◆ Written task ◆
Within the data that follows, set down exactly the lines from the one containing "x_from = x_to" through the one containing "before = set(bpy.data.objects)", both ends included.

[CAD and scene scripts]
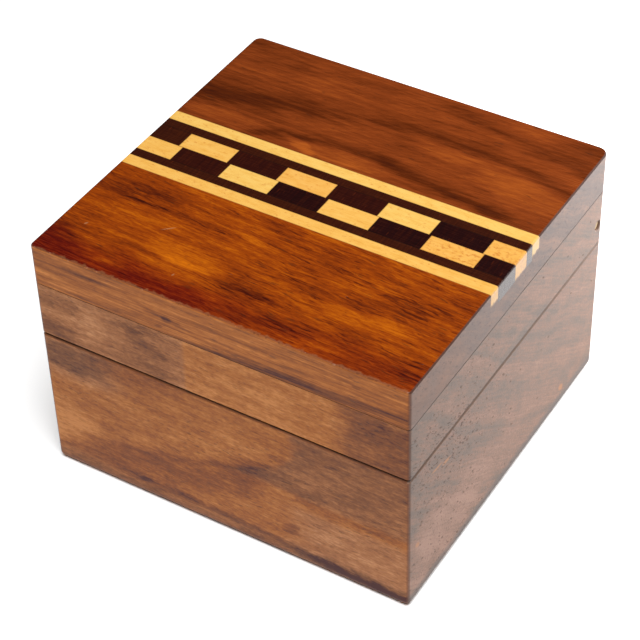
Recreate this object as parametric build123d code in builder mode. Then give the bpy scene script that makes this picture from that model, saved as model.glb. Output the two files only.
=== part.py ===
from build123d import *
import os

# A small keepsake box milled from one block of rosewood, with a pin-hinged lid.
# The base is a pocketed block whose back wall stands up between the sides of the lid.
# The lid is a U-shaped frame with a thick board glued on top.
# A band of light and dark woods is let into a groove that runs the length of the board.
# Frame: +X along the grain, +Y towards the hinge, +Z up, origin under the middle of the base.

# Driving dimensions, mm
box_width = 88.0
box_depth = 86.2
box_height = 60.0
seam_height = 36.5
glue_height = 50.2
seam_gap = 0.3
wall = 6.5
floor_thickness = 6.0
pocket_corner = 6.0

# Rounding and easing of the edges
corner_front_left = 1.2
corner_front_right = 0.8
corner_back_right = 2.4
corner_back_left = 1.8
foot_round = 1.7
top_round = 0.4
rim_ease = 0.35
inner_ease = 0.5
board_ease = 0.2

# Pin hinge
pin_radius = 1.1
pin_from_back = 3.5
pin_above_seam = 5.4
pin_running_gap = 0.05
pin_recess = 0.4
pin_dome = 0.25
pin_engagement = 9.5
bore_depth = 10.0
mouth_flare = 0.3
tenon_gap = 0.3
tenon_round = 3.0
lid_heel_round = 2.5

# Inlay band
band_depth = 4.3
line_depth = 3.5
band_shift = -0.5
light_line_width = 3.15
dark_strip_width = 2.4
check_row_width = 4.95
row_1_first_check = 7.75
row_2_first_check = 8.85
row_1_pitch = 12.15
row_2_pitch = 12.05
columns = 8

# Heights and positions that follow from them
half_width = box_width / 2
half_depth = box_depth / 2
inner_half_width = half_width - wall
inner_half_depth = half_depth - wall
tenon_half_width = inner_half_width - tenon_gap
rim_height = seam_height - seam_gap / 2
lid_bottom_height = seam_height + seam_gap / 2
tenon_top_height = glue_height - tenon_gap
pin_y = half_depth - pin_from_back
pin_z = seam_height + pin_above_seam
bore_radius = pin_radius + pin_running_gap
band_width = 2 * (light_line_width + dark_strip_width + check_row_width)
band_front_y = band_shift - band_width / 2
band_back_y = band_shift + band_width / 2

os.makedirs("parts", exist_ok=True)


def save(part, name):
    part.label = name
    export_step(part, f"parts/{name}.step")


def outer_edges(face):
    """The edges of a horizontal face's outer boundary."""
    return face.outer_wire().edges()


# Outline of the box seen from above, with each corner worn to its own radius
with BuildSketch(Plane.XY) as outline:
    with BuildLine():
        FilletPolyline(
            (-half_width, -half_depth),
            (half_width, -half_depth),
            (half_width, half_depth),
            (-half_width, half_depth),
            radius=[corner_front_left, corner_front_right, corner_back_right, corner_back_left],
            close=True,
        )
    make_face()

# ---- Base: one block with a routed pocket and a tall back wall ----
with BuildPart() as base_block:
    with BuildSketch(Plane.XY):
        add(outline.sketch)
    extrude(amount=rim_height)
    chamfer(outer_edges(base_block.faces().sort_by(Axis.Z)[-1]), rim_ease)
    fillet(outer_edges(base_block.faces().sort_by(Axis.Z)[0]), foot_round)

    # Pocket, routed down from the rim
    with BuildSketch(Plane.XY.offset(floor_thickness)):
        RectangleRounded(2 * inner_half_width, 2 * inner_half_depth, pocket_corner)
    extrude(amount=rim_height - floor_thickness, mode=Mode.SUBTRACT)
    rim_face = base_block.faces().sort_by(Axis.Z)[-1]
    chamfer(rim_face.inner_wires()[0].edges(), inner_ease)

    # Tall back wall, rounded at the top so that the lid's board can swing over it
    tenon_foot_height = rim_height - 2 * pocket_corner
    with BuildSketch(Plane.YZ.offset(-tenon_half_width)):
        with BuildLine():
            FilletPolyline(
                (inner_half_depth, tenon_foot_height),
                (half_depth, tenon_foot_height),
                (half_depth, tenon_top_height),
                (inner_half_depth, tenon_top_height),
                radius=[0, 0, tenon_round, inner_ease],
                close=True,
            )
        make_face()
    extrude(amount=2 * tenon_half_width)

    # Blind bores for the two hinge pins
    for side in (-1, 1):
        with BuildSketch(Plane.YZ.offset(side * tenon_half_width)):
            with Locations((pin_y, pin_z)):
                Circle(bore_radius)
        extrude(amount=-side * bore_depth, mode=Mode.SUBTRACT)
save(base_block.part, "base_block")

# ---- Lid frame: a front wall and two sides, open at the back ----
with BuildPart() as lid_frame:
    with BuildSketch(Plane.XY.offset(lid_bottom_height)):
        add(outline.sketch)
    extrude(amount=glue_height - lid_bottom_height)
    chamfer(outer_edges(lid_frame.faces().sort_by(Axis.Z)[0]), rim_ease)

    # Hollow between the sides, with rounded corners behind the front wall
    with BuildSketch(Plane.XY.offset(lid_bottom_height)):
        with BuildLine():
            FilletPolyline(
                (-inner_half_width, -inner_half_depth),
                (inner_half_width, -inner_half_depth),
                (inner_half_width, box_depth),
                (-inner_half_width, box_depth),
                radius=[pocket_corner, pocket_corner, 0, 0],
                close=True,
            )
        make_face()
    extrude(amount=glue_height - lid_bottom_height, mode=Mode.SUBTRACT)

    # Heels: the lower back corners are rounded so that they clear the rim as the lid turns
    with BuildSketch(Plane.YZ.offset(-half_width)):
        with BuildLine():
            FilletPolyline(
                (-box_depth, glue_height),
                (half_depth, glue_height),
                (half_depth, lid_bottom_height),
                (-box_depth, lid_bottom_height),
                radius=[0, 0, lid_heel_round, 0],
                close=True,
            )
        make_face()
    extrude(amount=box_width, mode=Mode.INTERSECT)

    # Pin holes right through the sides, flared where they meet the outside
    for side in (-1, 1):
        with BuildSketch(Plane.YZ.offset(side * half_width)):
            with Locations((pin_y, pin_z)):
                Circle(pin_radius)
        extrude(amount=-side * (wall + pocket_corner), mode=Mode.SUBTRACT)
    mouths = lid_frame.edges().filter_by(GeomType.CIRCLE).filter_by(
        lambda edge: abs(edge.radius - pin_radius) < 0.01
        and abs(abs(edge.center().X) - half_width) < 0.01
    )
    chamfer(mouths, mouth_flare)
save(lid_frame.part, "lid_frame")

# ---- Lid board, with the groove for the inlay band ----
with BuildPart() as lid_top_board:
    with BuildSketch(Plane.XY.offset(glue_height)):
        add(outline.sketch)
    extrude(amount=box_height - glue_height)
    fillet(outer_edges(lid_top_board.faces().sort_by(Axis.Z)[-1]), top_round)
    chamfer(outer_edges(lid_top_board.faces().sort_by(Axis.Z)[0]), board_ease)

    # A groove for the checks and strips, with a shallower shoulder on each side for the light lines
    with BuildSketch(Plane.YZ.offset(-half_width)):
        with Locations((band_shift, box_height)):
            Rectangle(band_width, 2 * line_depth)
            Rectangle(band_width - 2 * light_line_width, 2 * band_depth)
    extrude(amount=box_width, mode=Mode.SUBTRACT)
save(lid_top_board.part, "lid_top_board")

# ---- Hinge pins: short brass rods, tight in the lid and free in the base ----
pin_outer_x = half_width - pin_recess
pin_inner_x = tenon_half_width - pin_engagement
for side, side_name in ((-1, "left"), (1, "right")):
    with BuildPart() as hinge_pin:
        with BuildSketch(Plane.YZ.offset(side * pin_outer_x)):
            with Locations((pin_y, pin_z)):
                Circle(pin_radius)
        extrude(amount=-side * (pin_outer_x - pin_inner_x))
        pin_ends = hinge_pin.faces().filter_by(Axis.X).edges()
        fillet(pin_ends, pin_dome)
    save(hinge_pin.part, f"hinge_pin_{side_name}")


def inlay_piece(name, x_from, x_to, y_from, y_to, depth=band_depth):
    """A block of the inlay band; ends that reach the box's sides are rounded with the board."""
    with BuildPart() as piece:
        with BuildSketch(Plane.XY.offset(box_height - depth)):
            with Locations(((x_from + x_to) / 2, (y_from + y_to) / 2)):
                Rectangle(x_to - x_from, y_to - y_from)
        extrude(amount=depth)
        top_edges = piece.faces().sort_by(Axis.Z)[-1].edges().filter_by(Axis.Y)
        end_edges = top_edges.filter_by(lambda edge: abs(edge.center().X) > half_width - 0.01)
        if end_edges:
            fillet(end_edges, top_round)
    save(piece.part, name)


# ---- Inlay: lines and strips run the full width on both sides of two rows of checks ----
dark_front_y = band_front_y + light_line_width
row_2_y = dark_front_y + dark_strip_width
row_1_y = row_2_y + check_row_width
dark_back_y = row_1_y + check_row_width
light_back_y = dark_back_y + dark_strip_width
inlay_piece("light_line_front", -half_width, half_width, band_front_y, dark_front_y, line_depth)
inlay_piece("dark_strip_front", -half_width, half_width, dark_front_y, row_2_y)
inlay_piece("dark_strip_back", -half_width, half_width, dark_back_y, light_back_y)
inlay_piece("light_line_back", -half_width, half_width, light_back_y, band_back_y, line_depth)


def check_row(y_from, first_length, pitch, first_shade, shade_numbers):
    """One row of checks in turn dark and light; the first and last are cut short by the sides."""
    shade = first_shade
    x_from = -half_width
    for column in range(columns):
        x_to = -half_width + first_length + column * pitch
        if column == columns - 1:
            x_to = half_width
        shade_numbers[shade] += 1
        name = f"{shade}_check_{shade_numbers[shade]}"
        inlay_piece(name, x_from, x_to, y_from, y_from + check_row_width)
        x_from = x_to
        shade = "light" if shade == "dark" else "dark"


shade_numbers = {"dark": 0, "light": 0}
check_row(row_1_y, row_1_first_check, row_1_pitch, "dark", shade_numbers)
check_row(row_2_y, row_2_first_check, row_2_pitch, "light", shade_numbers)
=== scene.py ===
import math
import random
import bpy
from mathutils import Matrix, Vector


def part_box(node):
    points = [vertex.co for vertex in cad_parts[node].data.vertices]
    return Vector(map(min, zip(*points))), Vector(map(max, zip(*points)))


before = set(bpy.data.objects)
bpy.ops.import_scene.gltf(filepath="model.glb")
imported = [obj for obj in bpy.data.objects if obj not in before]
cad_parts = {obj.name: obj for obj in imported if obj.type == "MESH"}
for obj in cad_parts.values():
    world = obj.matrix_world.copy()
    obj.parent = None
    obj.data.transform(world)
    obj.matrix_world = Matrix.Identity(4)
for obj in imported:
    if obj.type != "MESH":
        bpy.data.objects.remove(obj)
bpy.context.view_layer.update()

from types import SimpleNamespace

import bpy
from mathutils import Matrix, Vector

# The looks of a small rosewood box with an inlaid lid. It stands with its grain along X, its front
# towards -Y and its hinge at +Y. The scene is in metres; the materials work in millimetres.
MM = 0.001


def in_mm(corners):
    """The two corners of a CAD part's box, in millimetres."""
    return [[value / MM for value in corner] for corner in corners]


# Places on the box that the materials follow
frame_low, frame_high = in_mm(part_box("lid_frame"))
TOP_HEIGHT = in_mm(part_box("lid_top_board"))[1][2]
pin_low, pin_high = in_mm(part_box("hinge_pin_right"))
SEAM_GAP = 0.3
TALL_WALL_GAP = 0.3
WALL = 6.5
FLOOR_THICKNESS = 6.0
HALF_WIDTH, HALF_DEPTH, GLUE_HEIGHT = frame_high
SEAM_HEIGHT = frame_low[2] - SEAM_GAP / 2
INNER_HALF_WIDTH = HALF_WIDTH - WALL
INNER_HALF_DEPTH = HALF_DEPTH - WALL
TALL_WALL_HALF_WIDTH = INNER_HALF_WIDTH - TALL_WALL_GAP
PIN_Y = (pin_low[1] + pin_high[1]) / 2
PIN_Z = (pin_low[2] + pin_high[2]) / 2

# ---- Camera and light ----
CAMERA_AZIMUTH = math.radians(32.27)
CAMERA_ELEVATION = math.radians(41.40)
CAMERA_ROLL = math.radians(-1.74)
CAMERA_DISTANCE = 0.4673
AIM_RIGHT = -0.0026
AIM_UP = 0.0195
CAMERA_LENS = 116.8
WORLD_STRENGTH = 0.03
KEY_POWER = 15
WINDOW_POWER = 0.6


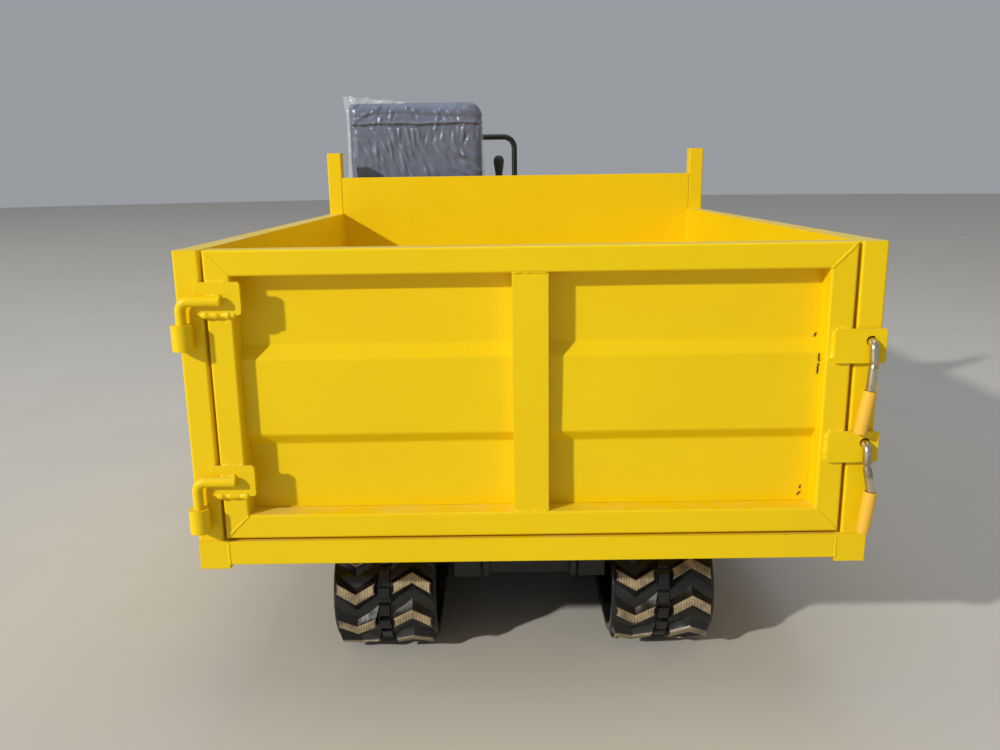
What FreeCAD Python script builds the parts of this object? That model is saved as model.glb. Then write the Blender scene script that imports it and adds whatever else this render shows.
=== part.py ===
import FreeCAD
import Part
import os
from math import acos, atan2, cos, degrees, hypot, pi, radians, sin, sqrt, tan

# Site dumper on rubber tracks, millimetres. X to the right seen from behind, Y forward, Z up.
# In the functions Y = 0 is the rear face of the closed gate and Z = 0 is the ground.
# The exported part has its origin on the ground under the middle of the whole machine.

# Loading bed
bed_width = 1350.0              # over the corner posts
bed_length = 1575.0             # gate's rear face to the headboard's rear face
wall_height = 585.0             # corner post
tube = 50.0                     # square tube of posts and top rails
tube_round = 5.0                # corner radius of a square tube
sheet = 4.0                     # wall, gate and floor sheet
floor_rail = 60.0               # square tube under each side wall
member_count = 8                # cross members under the floor, the rear sill and front tube among them
sill_drop = 1.0                 # rear sill's top below the floor rails'
longeron_width = 60.0
longeron_gap = 220.0            # between the two longerons, and between the chassis rails
longeron_drop = 7.0             # longeron's underside below the floor rails'
longeron_tail = 90.0            # longeron behind the tipping pivot
headboard_rise = 127.0          # above the side rails
stake_rise = 213.0              # above the side rails
side_ribs = 2                   # upright stiffeners on each side wall

# Gate
gate_gap = 7.0                  # between gate and corner post
gate_lift = 5.0                 # between gate and sill
floor_gap = 6.0                 # between gate and floor sheet
post_setback = 3.0              # corner post behind the gate's face
centre_bar = 70.0
centre_bar_recess = 4.0
rib_depth = 20.0                # pressed rib of the gate sheet
rib_bevel = 0.4                 # share of the sheet that keeps the rib's slopes as thick as its face
rib_drops = (191, 216, 370, 393)    # rib's slopes and face, down from the bed's top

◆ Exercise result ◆
        x_from = x_to
        shade = "light" if shade == "dark" else "dark"


shade_numbers = {"dark": 0, "light": 0}
check_row(row_1_y, row_1_first_check, row_1_pitch, "dark", shade_numbers)
check_row(row_2_y, row_2_first_check, row_2_pitch, "light", shade_numbers)
=== scene.py ===
import math
import random
import bpy
from mathutils import Matrix, Vector


def part_box(node):
    points = [vertex.co for vertex in cad_parts[node].data.vertices]
    return Vector(map(min, zip(*points))), Vector(map(max, zip(*points)))


before = set(bpy.data.objects)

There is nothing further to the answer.